Pero no era eso lo que quería Gaskell. El otro elemento distanciador es ese humor tan fino que a los mediterráneos, más acostumbrados a las bromas gruesas, no nos hace demasiada gracia, sobre todo si lo lees en una traducción, por buena que sea. La cosa consiste en tirarse pullas con extremada buena educación, y en fabular sobre cómo el rumor crece desde la literalidad. El que lo echa a rodar tiene esa peculiaridad aspergética de no captar jamás las ironías, y esa otra peculiaridad de peor leche que consiste en contarlo todo de la manera menos favorecedora posible.

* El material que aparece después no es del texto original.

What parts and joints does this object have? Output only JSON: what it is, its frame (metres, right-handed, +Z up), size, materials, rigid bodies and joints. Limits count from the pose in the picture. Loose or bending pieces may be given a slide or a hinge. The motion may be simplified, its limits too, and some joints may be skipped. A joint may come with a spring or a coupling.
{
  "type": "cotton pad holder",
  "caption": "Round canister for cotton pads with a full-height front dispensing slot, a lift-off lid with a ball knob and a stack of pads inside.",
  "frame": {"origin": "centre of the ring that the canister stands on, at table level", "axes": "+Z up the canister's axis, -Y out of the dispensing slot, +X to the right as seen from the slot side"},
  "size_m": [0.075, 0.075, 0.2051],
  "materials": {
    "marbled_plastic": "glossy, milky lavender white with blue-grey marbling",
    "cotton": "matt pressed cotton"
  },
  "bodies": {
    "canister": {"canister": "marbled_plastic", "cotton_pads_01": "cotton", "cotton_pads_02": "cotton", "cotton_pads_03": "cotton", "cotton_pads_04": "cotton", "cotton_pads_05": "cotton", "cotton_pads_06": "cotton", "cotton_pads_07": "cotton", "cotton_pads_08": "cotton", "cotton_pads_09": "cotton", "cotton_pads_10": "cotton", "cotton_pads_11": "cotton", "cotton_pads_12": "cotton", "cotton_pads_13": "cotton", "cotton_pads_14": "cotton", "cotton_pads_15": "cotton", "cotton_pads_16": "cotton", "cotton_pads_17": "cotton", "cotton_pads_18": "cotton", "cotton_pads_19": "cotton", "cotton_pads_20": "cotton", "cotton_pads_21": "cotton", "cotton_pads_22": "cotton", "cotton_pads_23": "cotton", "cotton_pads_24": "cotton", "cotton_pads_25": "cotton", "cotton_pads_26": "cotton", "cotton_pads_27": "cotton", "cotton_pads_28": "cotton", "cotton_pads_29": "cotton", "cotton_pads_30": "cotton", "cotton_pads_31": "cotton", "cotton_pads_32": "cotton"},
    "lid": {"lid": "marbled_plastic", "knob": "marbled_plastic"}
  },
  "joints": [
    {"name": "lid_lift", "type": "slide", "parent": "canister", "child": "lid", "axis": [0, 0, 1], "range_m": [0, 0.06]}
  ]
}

Más o menos lo que nos ha invadido ahora, casi dos siglos después.
De todos modos, la novela ha pasado a la historia como el aperitivo de Cranford, que, esa sí, desarrolló un género, el de los cotilleos de pueblo, que a mí me da por pensar que es el origen de The Archers, el culebrón radiofónico británico que lleva en antena desde los años cincuenta y ha emitido unos veinte mil episodios. El género da de sí.

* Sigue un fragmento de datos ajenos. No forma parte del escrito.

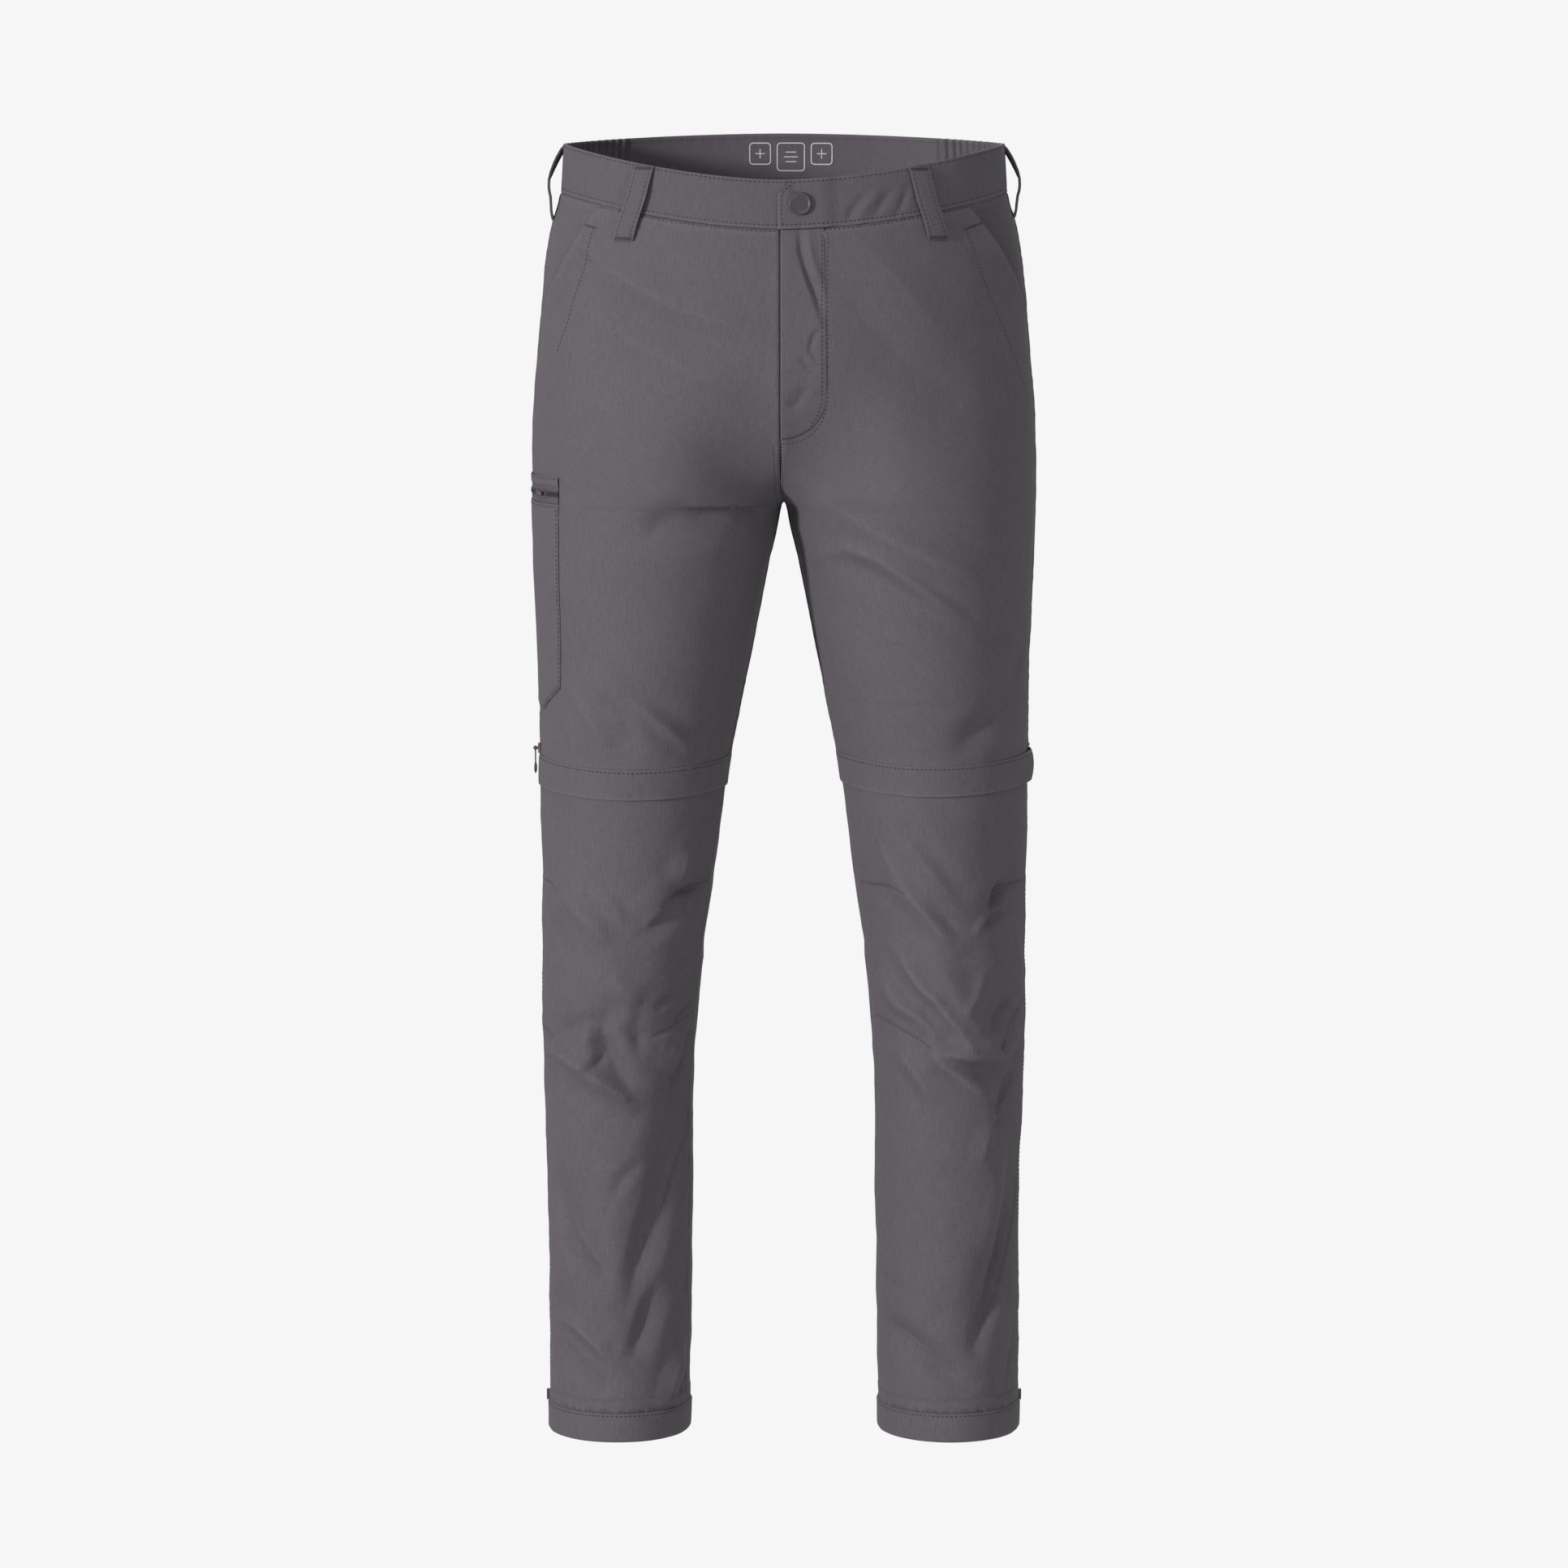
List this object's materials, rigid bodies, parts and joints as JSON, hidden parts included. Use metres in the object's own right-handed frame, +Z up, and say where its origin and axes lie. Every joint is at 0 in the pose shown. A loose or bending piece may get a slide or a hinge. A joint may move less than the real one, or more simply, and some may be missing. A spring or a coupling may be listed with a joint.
{
  "type": "outdoor trousers",
  "caption": "Hiking trousers with zip-off lower legs, part-elasticated waistband, slanted hip pockets and a zipped thigh pocket, filled out as when worn.",
  "frame": {"origin": "middle of the waist opening, level with the top of the waistband at the sides, where the wearer's waist holds the garment up", "axes": "+X to the wearer's left, -Y to the front, +Z up"},
  "size_m": [0.4168, 0.2444, 1.077],
  "materials": {
    "shell_cloth": "matt woven stretch cloth",
    "band_cloth": "matt woven stretch cloth, two layers",
    "dark_trim": "matt moulded",
    "slider_metal": "dark plated"
  },
  "bodies": {
    "trousers": {"front_upper_right": "shell_cloth", "front_upper_left": "shell_cloth", "back_upper_right": "shell_cloth", "back_upper_left": "shell_cloth", "hip_pocket_piece_right": "shell_cloth", "hip_pocket_piece_left": "shell_cloth", "front_lower_right": "shell_cloth", "front_lower_left": "shell_cloth", "back_lower_right": "shell_cloth", "back_lower_left": "shell_cloth", "hem_right": "shell_cloth", "hem_left": "shell_cloth", "fly_flap": "shell_cloth", "thigh_pocket_right": "shell_cloth", "thigh_zip_welt_right": "shell_cloth", "waistband_front_right": "band_cloth", "waistband_front_left": "band_cloth", "waistband_elastic_right": "band_cloth", "waistband_elastic_left": "band_cloth", "waistband_back": "band_cloth", "belt_loop_front_right": "band_cloth", "belt_loop_front_left": "band_cloth", "belt_loop_side_right": "band_cloth", "belt_loop_side_left": "band_cloth", "belt_loop_back": "band_cloth", "zip_flap_right": "band_cloth", "zip_flap_left": "band_cloth", "snap_button": "dark_trim", "thigh_zip_tape_right": "dark_trim", "hem_tab_right": "dark_trim", "hem_tab_left": "dark_trim", "thigh_zip_slider_right": "slider_metal", "leg_zip_slider_right": "slider_metal", "leg_zip_slider_left": "slider_metal"},
    "thigh_pull": {"thigh_zip_pull_right": "dark_trim"},
    "leg_pull_right": {"leg_zip_pull_right": "dark_trim"},
    "leg_pull_left": {"leg_zip_pull_left": "dark_trim"}
  },
  "joints": [
    {"name": "thigh_pull_swing", "type": "hinge", "parent": "trousers", "child": "thigh_pull", "pos_m": [-0.20009, -0.05057, -0.28438], "axis": [0.0628, 0.0323, 0.9975], "range_deg": [0, 110]},
    {"name": "leg_pull_right_swing", "type": "hinge", "parent": "trousers", "child": "leg_pull_right", "pos_m": [-0.20661, 0.00222, -0.50041], "axis": [0, 1, 0], "range_deg": [0, 110]},
    {"name": "leg_pull_left_swing", "type": "hinge", "parent": "trousers", "child": "leg_pull_left", "pos_m": [0.20336, 0.03166, -0.50045], "axis": [0.2328, -0.9725, 0], "range_deg": [0, 110]}
  ]
}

En el mundo de Gaskell también hay mucho ruido de taza, mucho frufrú de muselina y mucho taconeo con las botas de montar, y forma parte, según el interesante ensayo que cierra el libro, de aquella idea del poeta Robert Southey, cuando empezó una «'historia de la vida doméstica de Inglaterra'» (cito la cita), reflejo, seguramente, del planeta Balzac. Gaskell se centra en el matriarcado torie, las comadres aristócratas que, además de pasarse la vida jugando al preference y cotorreando sobre "los criados, la familia, su linaje", se entretenían en cuidar a los pobres, "de quienes todas y cada una de ellas eran bondadosas e infatigables benefactoras, a quienes aconsejaban y cuidaban cuando estaban enfermos, y para quienes cocinaban, cosían y hacían de todo menos procurarles una educación".
Lo que más gracia parece hacerle a Gaskell es la extravagancia que naturalmente lo acompañaba todo y que resolvía los conflictos en educadas sonrisas, porque «había entonces más individualidad de carácter que ahora». La misma gazmoñería chafardera y mentecata que no puede soportar el señor Harrison es la que no juzga los disparates del vecino siempre y cuando sepa mantener las formas. Nos da risa y es carne de parodia, pero es la esencia del conservadurismo victoriano, y Los Archers siguen siendo entretenidos.
Elizabeth Gaskell, Las confesiones del señor Harrison, trad. Catalina Martínez Muñoz, Alba, 2018, 151 pp.